Disciples Of Power – Power Trap (1989) [Canada]
One of those more obscure thrash albums (and bands) who had everything, Disciples Of Power were already sucker-punching the majority of their peers with debut full length Power Trap; a release which showcased this outstanding band’s ability to meld primal thrash aggression, death metal tendencies and progressive thrash structures into a satisfying whole.
The acoustic interplay and almost jazzy swing of exquisite opener “Shades of Grey” reels you in from the get-go and once Disciples of Power fully let rip with their metallic tendencies there’s no turning back! Think a heavier, more death/thrash inclined version of Artillery circa By Inheritance and you’ll have an idea of what (hell) awaits.
The production may be shite but there’s no denying the talent Disciples Of Power clearly had in spades and the merciless nature of their attack – coupled with Watchtower-esque levels of technicality – marks Power Trap out as one of the best thrash albums you’ve probably never heard.
Doom – Complicated Mind (1988) [Japan]
At this stage in their formidable career, Doom were defiantly daring Voivod to go ‘weirder’ and were ably conjuring up the same kind of dissonant, off-kilter melodies and warped ideas as Canada’s favourite sons. That’s not to say that Doom were ripping off Piggy and Snake and co. wholesale but you could throw Complicated Mind‘s title track onto Killing Technology and no one would have batted an eyelid!

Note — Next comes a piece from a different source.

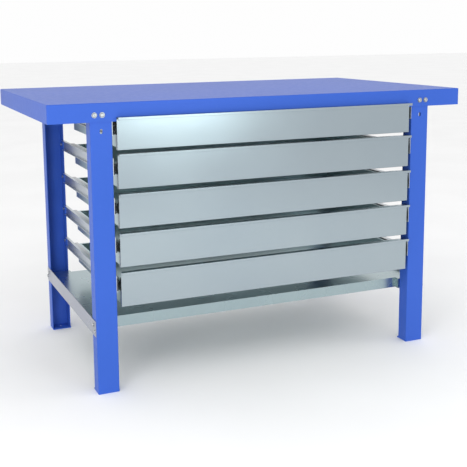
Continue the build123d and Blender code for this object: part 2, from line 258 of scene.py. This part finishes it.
# ------------------------------------------------------------ floor, world, lights
bm = bmesh.new()
bmesh.ops.create_grid(bm, x_segments=4, y_segments=4, size=30)
me = bpy.data.meshes.new("studio_floor")
bm.to_mesh(me)
bm.free()
floor = bpy.data.objects.new("studio_floor", me)
bpy.context.scene.collection.objects.link(floor)
fm = Mat("floor_paper")
fm.link(fm.ramp(fm.noise(1.5), [(0.4, (0.91, 0.91, 0.91)), (0.6, (0.93, 0.93, 0.93))]), fm.b.inputs["Base Color"])
fm.b.inputs["Roughness"].default_value = 0.8
me.materials.append(fm.m)

world = bpy.data.worlds.new("studio")
bpy.context.scene.world = world
world.use_nodes = True
bg = world.node_tree.nodes["Background"]
bg.inputs["Color"].default_value = (1.0, 1.0, 1.0, 1)
bg.inputs["Strength"].default_value = 0.99
bpy.context.scene.view_settings.view_transform = "Standard"


def area(name, loc, target, size, power, color=(1, 1, 1)):
    l = bpy.data.lights.new(name, "AREA")
    l.shape = "RECTANGLE"
    l.size, l.size_y = size
    l.energy = power
    l.color = color
    o = bpy.data.objects.new(name, l)
    o.location = loc
    o.rotation_euler = (Vector(target) - Vector(loc)).to_track_quat("-Z", "Y").to_euler()
    bpy.context.scene.collection.objects.link(o)


area("key", (-1.6, -2.6, 3.4), (0, 0, 0.6), (2.4, 1.6), 22)
area("front_soft", (0.62, -3.1, 0.95), (-0.35, -0.4, 0.75), (0.75, 0.8), 8, (0.86, 1.0, 0.98))
area("right_fill", (3.4, -1.6, 1.6), (0.2, 0, 0.5), (1.4, 2.2), 10, (0.93, 0.95, 1.0))
area("left_edge", (-2.3, -2.3, 0.7), (-0.55, 0.25, 0.4), (1.0, 1.2), 20)
area("front_low", (-0.9, -3.4, 0.8), (-0.5, 0.25, 0.45), (1.4, 1.0), 5)

# ------------------------------------------------------------ camera
cam = bpy.data.cameras.new("view")
cam.sensor_width = 36.0
cam.lens = 66.80
cam.shift_x = 0.0333
cam.shift_y = -0.1342
cam.clip_start = 0.05
cam.clip_end = 100
co = bpy.data.objects.new("view", cam)
bpy.context.scene.collection.objects.link(co)
R = (Matrix.Rotation(-0.397, 3, "Z") @ Matrix.Rotation(-0.159, 3, "X") @ Matrix.Rotation(0.010, 3, "Y"))
right, fwd, up = R.col[0], R.col[1], R.col[2]
m3 = Matrix((right, up, -fwd)).transposed()
co.matrix_world = Matrix.Translation((-1.19007, -2.39559 - 0.3879, 1.0655)) @ m3.to_4x4()
bpy.context.scene.camera = co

Still, inevitable comparisons with Voivod aside, Doom were their own beast and 1988’s Complicated Mind remains one of their greatest achievements. With Koh Morota’s incredible fretless bass work drawing comparisons with the genius that is Steve Di Giorgio, and the tightly-wound, futuristic riffing of Takashi Fujita blind-siding all but the most dedicated of progressive thrash enthusiasts, it’s crystal clear that Doom have always been a very special band.
Highly intricate and telepathically linked, the minds behind Complicated Mind were operating on a different sphere to us ‘mere mortals’ and this progressive thrash masterclass still resonates today!
Energetic Krusher – Path To Oblivion (1989) [UK]
Aside from full on flirting with early-doors death metal, Energetic Krusher‘s only release is an overlooked thrash monster that showcased a brutal sound at odds with the ‘chirpier’ nature of many of their contemporaries.
Adept at a good gallop – accompanied by a gargling growl – Energetic Krusher’s heavy, heavy thrash assault maintained an impessively oppressive atmosphere throughout, propelled by some of the most fearsome vocals in late 80’s thrash. Sharing a kinship with such underground greats as Cerebral Fix, Napalm Death and the almighty Demolition Hammer, what the band lacked in subtlety and song differentiation was counteracted by the repeated deathly blows struck by each pummelling track.
The total opposite of fellow UK thrashers Acid Reign and Lawnmower Deth – who instilled a distinctly British sense of humour into proceedings – Energetic Krusher had more in common with the death metal bands emanating from Florida than perhaps they even realised.
Faustus – …and Still We Suffer (1996) [USA]
…and Still We Suffer may have arrived a little late in the day but there’s no denying that this semi-obscure effort from Seattle’s Faustus was a brave, complex and, ultimately, highly rewarding slab of progressive thrash metal. This was thrash made for the true fans, those committed souls who had continued to fly the thrash flag in the face of death metal, grunge and groove metal and …and Still We Suffer was their well-deserved reward!
With more than a hint of Nevermore informing their sound, Faustus were undoubtedly looking to push thrash into ever more expansive realms; unleashing a tirade of ingenious riffs, multi-faceted vocals and ever-shifting time signatures in the process. While “Erosion” had an Atheist vibe – which removed the majority of the death metal elements but retained that recognisable free-form nature – it was “The Hell We Make” which provided the most succinct summation of Faustus‘ skill.
While at times Faustus‘ approach may have appeared scattershot (which can be attested to their abundance of ideas), it was actually their undying commitment to challenging trends, their obvious technical ability, their go-for-broke mentality and high octane performances which marked them out as a band with plenty to offer.
Gammacide – Victims Of Science (1989) [USA]
Gammacide‘s only album, Victims Of Science, may not be well known (except to the thrash die-hards, of course) but it’s a late 80’s release far more deserving of simply also ran status!
Fans of Vio-lence and Exodus will appreciate Gammacide‘s technically skilled but aggressively direct approach and their no nonsense attitude elevates Victims Of Science to a level which far surpasses the majority of their peers.
Built around that age-old thrash chestnut of nuclear war and falling victim to mankind’s technological ‘progress’, Gammacide were the thrash equivalent of armageddon and their ripping, snarling vocals, high-speed riffs, outstanding solos and whip-crack tempos were refreshingly direct and as remorseless as a nuclear winter.